SET EXERCISE: Reproduce exactly and only the lines running from the one with "for name, piece" through the one with "record = json.load(file)", both end lines included.
— Start ENTRIES PROVIDED —
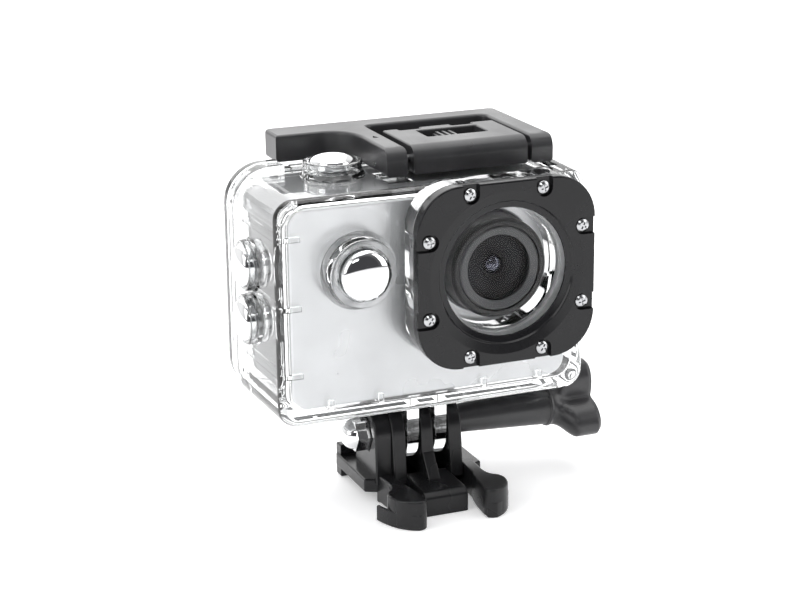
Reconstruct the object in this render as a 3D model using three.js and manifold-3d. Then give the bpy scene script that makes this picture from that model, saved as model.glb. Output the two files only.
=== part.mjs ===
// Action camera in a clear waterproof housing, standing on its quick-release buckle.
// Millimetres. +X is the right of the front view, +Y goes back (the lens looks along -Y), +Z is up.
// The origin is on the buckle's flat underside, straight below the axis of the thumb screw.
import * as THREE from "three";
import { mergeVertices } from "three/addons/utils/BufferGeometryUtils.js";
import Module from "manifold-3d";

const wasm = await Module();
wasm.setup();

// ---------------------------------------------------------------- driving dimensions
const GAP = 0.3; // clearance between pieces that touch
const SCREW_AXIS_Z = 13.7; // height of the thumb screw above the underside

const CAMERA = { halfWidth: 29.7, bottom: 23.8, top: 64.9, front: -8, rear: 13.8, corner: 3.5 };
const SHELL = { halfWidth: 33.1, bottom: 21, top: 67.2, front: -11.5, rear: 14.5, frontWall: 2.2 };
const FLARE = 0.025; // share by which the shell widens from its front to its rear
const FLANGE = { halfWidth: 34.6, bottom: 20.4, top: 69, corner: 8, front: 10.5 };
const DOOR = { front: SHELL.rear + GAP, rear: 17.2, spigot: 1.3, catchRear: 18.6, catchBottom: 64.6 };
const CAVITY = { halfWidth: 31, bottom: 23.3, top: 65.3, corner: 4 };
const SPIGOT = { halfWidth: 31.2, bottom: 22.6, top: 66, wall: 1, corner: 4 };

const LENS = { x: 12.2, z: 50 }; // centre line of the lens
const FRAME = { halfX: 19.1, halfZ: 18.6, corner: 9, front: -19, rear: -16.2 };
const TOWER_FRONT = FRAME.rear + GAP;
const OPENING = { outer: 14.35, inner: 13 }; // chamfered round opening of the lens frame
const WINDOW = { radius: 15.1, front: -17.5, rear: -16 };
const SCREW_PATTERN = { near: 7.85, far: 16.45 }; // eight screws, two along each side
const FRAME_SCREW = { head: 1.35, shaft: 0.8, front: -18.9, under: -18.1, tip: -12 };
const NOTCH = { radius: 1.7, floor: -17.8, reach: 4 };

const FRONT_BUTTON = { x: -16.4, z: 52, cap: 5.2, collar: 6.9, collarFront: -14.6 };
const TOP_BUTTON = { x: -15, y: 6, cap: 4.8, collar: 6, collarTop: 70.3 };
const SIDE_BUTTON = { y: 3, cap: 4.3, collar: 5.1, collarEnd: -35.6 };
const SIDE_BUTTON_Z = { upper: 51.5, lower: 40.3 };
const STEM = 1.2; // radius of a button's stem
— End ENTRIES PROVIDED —
— Start ENTRIES PROVIDED —
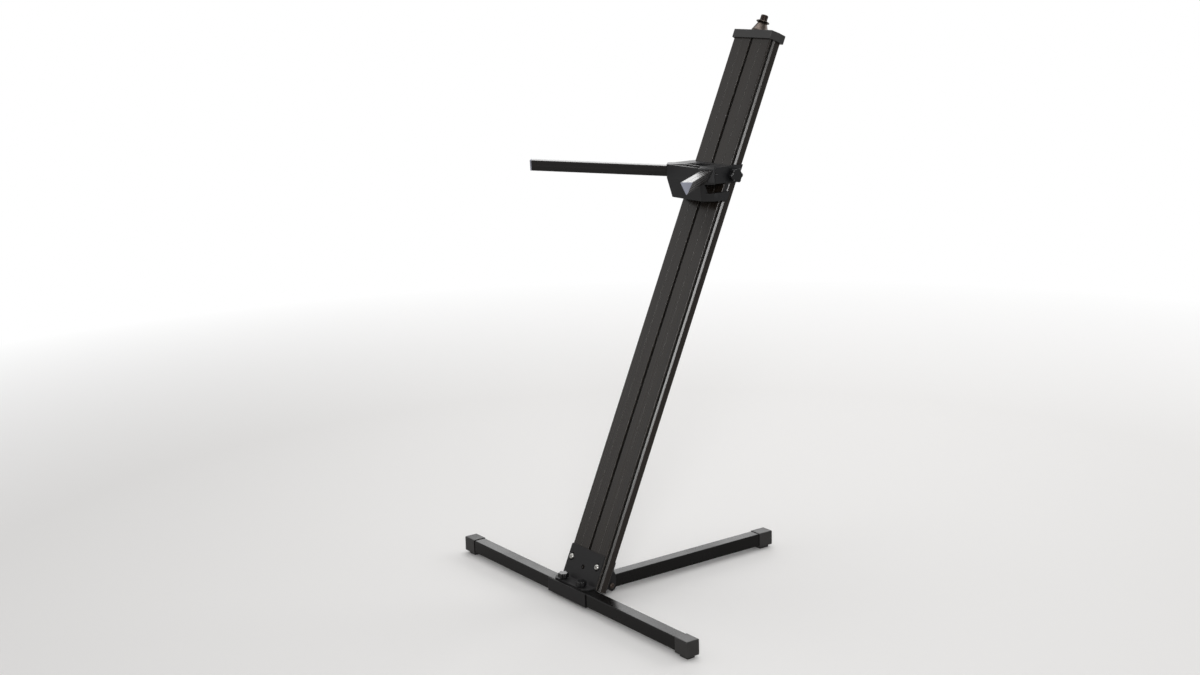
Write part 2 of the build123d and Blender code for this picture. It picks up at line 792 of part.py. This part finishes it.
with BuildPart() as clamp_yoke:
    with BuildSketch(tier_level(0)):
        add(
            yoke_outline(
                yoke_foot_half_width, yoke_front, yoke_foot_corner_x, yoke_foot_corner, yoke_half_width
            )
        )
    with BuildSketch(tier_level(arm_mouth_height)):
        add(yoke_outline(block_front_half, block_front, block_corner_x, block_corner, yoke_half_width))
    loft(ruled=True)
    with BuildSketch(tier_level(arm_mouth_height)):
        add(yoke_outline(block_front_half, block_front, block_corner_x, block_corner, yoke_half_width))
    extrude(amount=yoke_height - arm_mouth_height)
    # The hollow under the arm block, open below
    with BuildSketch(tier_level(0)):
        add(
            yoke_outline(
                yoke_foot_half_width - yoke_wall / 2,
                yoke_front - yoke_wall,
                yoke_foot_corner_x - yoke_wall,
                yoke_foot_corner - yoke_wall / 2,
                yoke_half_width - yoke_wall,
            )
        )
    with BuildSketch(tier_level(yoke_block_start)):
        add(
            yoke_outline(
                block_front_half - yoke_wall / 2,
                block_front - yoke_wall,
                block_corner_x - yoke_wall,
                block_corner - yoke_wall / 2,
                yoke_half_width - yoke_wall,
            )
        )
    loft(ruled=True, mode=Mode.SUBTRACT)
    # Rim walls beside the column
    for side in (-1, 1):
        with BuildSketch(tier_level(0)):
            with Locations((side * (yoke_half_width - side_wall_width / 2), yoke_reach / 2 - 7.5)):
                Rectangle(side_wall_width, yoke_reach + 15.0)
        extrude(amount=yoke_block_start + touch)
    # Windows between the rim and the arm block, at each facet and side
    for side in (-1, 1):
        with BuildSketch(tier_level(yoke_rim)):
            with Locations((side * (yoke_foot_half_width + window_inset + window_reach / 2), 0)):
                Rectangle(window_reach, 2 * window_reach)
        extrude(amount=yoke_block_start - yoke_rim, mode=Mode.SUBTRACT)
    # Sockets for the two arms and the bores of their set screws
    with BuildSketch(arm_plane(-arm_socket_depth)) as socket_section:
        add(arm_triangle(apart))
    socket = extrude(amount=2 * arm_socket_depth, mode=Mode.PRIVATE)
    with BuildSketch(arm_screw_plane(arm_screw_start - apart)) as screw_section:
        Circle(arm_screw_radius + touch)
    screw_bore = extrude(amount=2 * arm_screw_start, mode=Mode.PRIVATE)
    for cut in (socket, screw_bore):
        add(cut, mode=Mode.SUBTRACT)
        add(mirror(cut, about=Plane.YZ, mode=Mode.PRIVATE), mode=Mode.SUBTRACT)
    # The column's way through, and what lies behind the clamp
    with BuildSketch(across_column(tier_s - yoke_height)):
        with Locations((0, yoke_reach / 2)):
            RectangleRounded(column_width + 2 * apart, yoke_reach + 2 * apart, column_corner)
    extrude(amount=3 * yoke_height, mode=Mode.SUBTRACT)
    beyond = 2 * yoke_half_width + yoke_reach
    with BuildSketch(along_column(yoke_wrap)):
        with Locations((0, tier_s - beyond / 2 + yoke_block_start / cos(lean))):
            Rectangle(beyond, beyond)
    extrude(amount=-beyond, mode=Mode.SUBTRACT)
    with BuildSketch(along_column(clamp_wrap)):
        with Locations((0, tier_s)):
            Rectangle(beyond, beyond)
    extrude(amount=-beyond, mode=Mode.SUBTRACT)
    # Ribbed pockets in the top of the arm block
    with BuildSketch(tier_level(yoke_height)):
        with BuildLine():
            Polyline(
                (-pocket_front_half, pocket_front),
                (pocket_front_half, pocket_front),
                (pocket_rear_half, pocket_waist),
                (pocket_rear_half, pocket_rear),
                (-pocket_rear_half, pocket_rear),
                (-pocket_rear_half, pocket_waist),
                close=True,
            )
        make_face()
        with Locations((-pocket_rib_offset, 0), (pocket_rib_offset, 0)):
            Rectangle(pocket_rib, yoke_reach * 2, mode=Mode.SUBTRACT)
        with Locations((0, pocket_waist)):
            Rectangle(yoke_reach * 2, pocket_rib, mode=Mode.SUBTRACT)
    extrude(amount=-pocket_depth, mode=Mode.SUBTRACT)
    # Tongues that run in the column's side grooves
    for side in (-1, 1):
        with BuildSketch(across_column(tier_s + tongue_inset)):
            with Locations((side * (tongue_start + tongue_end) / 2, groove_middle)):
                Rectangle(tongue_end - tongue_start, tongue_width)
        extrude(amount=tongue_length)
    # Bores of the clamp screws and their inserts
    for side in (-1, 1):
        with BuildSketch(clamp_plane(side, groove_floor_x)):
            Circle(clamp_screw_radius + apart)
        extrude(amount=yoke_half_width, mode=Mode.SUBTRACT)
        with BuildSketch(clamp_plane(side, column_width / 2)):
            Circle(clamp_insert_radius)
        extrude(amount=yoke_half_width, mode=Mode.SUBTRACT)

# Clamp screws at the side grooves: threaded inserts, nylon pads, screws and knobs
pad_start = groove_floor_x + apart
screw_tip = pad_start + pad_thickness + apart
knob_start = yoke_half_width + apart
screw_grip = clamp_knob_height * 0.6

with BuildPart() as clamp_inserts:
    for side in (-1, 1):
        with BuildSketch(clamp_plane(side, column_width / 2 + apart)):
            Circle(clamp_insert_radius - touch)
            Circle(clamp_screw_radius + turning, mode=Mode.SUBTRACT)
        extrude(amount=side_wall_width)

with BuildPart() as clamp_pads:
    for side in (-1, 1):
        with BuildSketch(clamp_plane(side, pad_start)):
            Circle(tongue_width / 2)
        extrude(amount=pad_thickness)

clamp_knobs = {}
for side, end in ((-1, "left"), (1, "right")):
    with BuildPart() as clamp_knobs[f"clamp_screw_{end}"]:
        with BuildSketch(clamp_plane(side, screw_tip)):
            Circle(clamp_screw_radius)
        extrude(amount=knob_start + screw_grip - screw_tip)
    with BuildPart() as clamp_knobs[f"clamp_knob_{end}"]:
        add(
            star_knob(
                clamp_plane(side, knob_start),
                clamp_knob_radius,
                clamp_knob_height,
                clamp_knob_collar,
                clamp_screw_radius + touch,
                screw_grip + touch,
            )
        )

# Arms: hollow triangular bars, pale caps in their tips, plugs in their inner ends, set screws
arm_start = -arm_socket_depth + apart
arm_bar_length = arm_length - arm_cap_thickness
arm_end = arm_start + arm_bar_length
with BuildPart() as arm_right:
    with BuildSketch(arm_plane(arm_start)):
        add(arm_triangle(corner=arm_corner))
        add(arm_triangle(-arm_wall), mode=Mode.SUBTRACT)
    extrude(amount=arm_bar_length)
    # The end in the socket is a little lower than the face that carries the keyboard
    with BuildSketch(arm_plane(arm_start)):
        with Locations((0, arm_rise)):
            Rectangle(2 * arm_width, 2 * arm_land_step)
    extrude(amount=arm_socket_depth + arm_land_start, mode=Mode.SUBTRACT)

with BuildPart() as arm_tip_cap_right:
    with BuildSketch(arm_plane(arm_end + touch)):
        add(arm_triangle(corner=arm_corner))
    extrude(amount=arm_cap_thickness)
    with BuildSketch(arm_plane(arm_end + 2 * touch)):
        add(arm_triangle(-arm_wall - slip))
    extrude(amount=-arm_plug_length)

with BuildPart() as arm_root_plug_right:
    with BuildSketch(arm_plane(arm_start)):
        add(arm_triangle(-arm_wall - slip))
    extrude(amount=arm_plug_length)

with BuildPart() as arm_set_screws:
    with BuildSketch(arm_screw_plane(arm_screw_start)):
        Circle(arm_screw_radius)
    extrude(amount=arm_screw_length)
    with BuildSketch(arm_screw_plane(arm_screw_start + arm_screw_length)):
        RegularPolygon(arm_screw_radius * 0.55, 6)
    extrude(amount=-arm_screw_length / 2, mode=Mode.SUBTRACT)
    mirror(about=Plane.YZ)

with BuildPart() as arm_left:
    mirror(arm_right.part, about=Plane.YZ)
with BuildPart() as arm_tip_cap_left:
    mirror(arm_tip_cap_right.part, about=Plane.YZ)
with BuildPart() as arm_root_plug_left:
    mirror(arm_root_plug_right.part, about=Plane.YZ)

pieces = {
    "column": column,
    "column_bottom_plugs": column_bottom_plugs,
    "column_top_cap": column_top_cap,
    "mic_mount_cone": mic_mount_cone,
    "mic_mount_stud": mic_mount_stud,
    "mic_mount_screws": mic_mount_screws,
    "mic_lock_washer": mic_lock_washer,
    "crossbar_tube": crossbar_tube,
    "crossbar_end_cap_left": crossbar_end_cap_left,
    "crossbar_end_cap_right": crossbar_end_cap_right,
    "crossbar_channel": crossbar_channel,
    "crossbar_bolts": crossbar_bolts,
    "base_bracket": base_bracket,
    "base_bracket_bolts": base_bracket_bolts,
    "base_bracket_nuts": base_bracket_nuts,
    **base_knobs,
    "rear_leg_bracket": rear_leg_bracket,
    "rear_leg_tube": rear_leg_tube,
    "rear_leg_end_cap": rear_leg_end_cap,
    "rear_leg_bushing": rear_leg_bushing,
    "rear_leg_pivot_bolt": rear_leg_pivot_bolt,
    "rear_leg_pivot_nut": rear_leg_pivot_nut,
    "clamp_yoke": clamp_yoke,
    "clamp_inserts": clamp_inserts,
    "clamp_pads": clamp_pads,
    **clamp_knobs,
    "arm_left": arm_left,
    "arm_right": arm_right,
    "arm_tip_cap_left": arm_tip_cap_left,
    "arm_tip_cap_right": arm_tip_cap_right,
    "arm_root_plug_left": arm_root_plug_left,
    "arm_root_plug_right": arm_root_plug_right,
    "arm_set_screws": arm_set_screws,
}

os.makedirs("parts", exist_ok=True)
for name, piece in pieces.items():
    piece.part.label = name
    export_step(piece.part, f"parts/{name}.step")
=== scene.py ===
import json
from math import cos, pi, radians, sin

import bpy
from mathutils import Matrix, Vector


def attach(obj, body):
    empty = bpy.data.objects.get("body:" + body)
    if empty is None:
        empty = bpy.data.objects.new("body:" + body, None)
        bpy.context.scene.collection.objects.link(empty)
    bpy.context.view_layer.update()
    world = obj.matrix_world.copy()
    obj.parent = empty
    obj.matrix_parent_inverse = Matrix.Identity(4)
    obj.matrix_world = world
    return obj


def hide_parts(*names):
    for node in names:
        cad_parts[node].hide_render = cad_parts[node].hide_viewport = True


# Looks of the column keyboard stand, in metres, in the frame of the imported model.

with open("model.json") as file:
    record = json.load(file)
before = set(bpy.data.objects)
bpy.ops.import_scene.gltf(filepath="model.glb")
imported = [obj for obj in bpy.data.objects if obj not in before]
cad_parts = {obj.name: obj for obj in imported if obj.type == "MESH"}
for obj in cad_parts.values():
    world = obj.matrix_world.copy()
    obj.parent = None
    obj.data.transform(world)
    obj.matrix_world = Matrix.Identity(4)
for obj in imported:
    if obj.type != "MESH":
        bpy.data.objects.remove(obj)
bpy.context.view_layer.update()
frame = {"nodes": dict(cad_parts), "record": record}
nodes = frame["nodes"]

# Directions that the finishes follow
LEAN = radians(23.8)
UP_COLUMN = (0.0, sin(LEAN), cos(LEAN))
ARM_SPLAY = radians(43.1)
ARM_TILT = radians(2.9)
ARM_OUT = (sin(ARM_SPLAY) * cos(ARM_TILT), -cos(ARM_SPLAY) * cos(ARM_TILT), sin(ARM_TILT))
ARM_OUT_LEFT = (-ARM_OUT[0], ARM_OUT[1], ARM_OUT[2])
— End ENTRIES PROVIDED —
— Start ENTRIES PROVIDED —
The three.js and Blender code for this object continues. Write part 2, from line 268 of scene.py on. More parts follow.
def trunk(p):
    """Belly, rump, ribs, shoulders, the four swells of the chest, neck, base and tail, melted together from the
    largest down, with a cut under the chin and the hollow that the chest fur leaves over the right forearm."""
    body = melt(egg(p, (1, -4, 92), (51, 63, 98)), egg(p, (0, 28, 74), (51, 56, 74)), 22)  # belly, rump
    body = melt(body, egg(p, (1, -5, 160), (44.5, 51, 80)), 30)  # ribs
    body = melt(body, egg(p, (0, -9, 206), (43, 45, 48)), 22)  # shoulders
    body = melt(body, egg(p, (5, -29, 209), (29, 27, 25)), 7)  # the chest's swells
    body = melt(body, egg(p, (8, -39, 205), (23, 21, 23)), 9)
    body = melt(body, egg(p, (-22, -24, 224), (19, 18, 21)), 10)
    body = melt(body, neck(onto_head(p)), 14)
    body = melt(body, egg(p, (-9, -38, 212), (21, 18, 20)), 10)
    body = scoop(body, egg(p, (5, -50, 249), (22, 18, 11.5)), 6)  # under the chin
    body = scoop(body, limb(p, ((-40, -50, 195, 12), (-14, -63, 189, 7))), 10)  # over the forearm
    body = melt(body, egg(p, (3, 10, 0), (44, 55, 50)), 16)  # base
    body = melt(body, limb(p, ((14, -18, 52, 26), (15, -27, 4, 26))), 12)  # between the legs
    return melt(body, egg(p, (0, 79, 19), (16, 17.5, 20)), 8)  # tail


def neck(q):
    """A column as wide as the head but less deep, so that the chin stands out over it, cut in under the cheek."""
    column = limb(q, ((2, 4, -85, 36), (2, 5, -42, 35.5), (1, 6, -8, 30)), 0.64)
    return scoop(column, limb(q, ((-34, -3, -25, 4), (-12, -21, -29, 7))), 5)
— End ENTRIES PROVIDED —
REPLY TO THE TASK:
for name, piece in pieces.items():
    piece.part.label = name
    export_step(piece.part, f"parts/{name}.step")
=== scene.py ===
import json
from math import cos, pi, radians, sin

import bpy
from mathutils import Matrix, Vector


def attach(obj, body):
    empty = bpy.data.objects.get("body:" + body)
    if empty is None:
        empty = bpy.data.objects.new("body:" + body, None)
        bpy.context.scene.collection.objects.link(empty)
    bpy.context.view_layer.update()
    world = obj.matrix_world.copy()
    obj.parent = empty
    obj.matrix_parent_inverse = Matrix.Identity(4)
    obj.matrix_world = world
    return obj


def hide_parts(*names):
    for node in names:
        cad_parts[node].hide_render = cad_parts[node].hide_viewport = True


# Looks of the column keyboard stand, in metres, in the frame of the imported model.

with open("model.json") as file:
    record = json.load(file)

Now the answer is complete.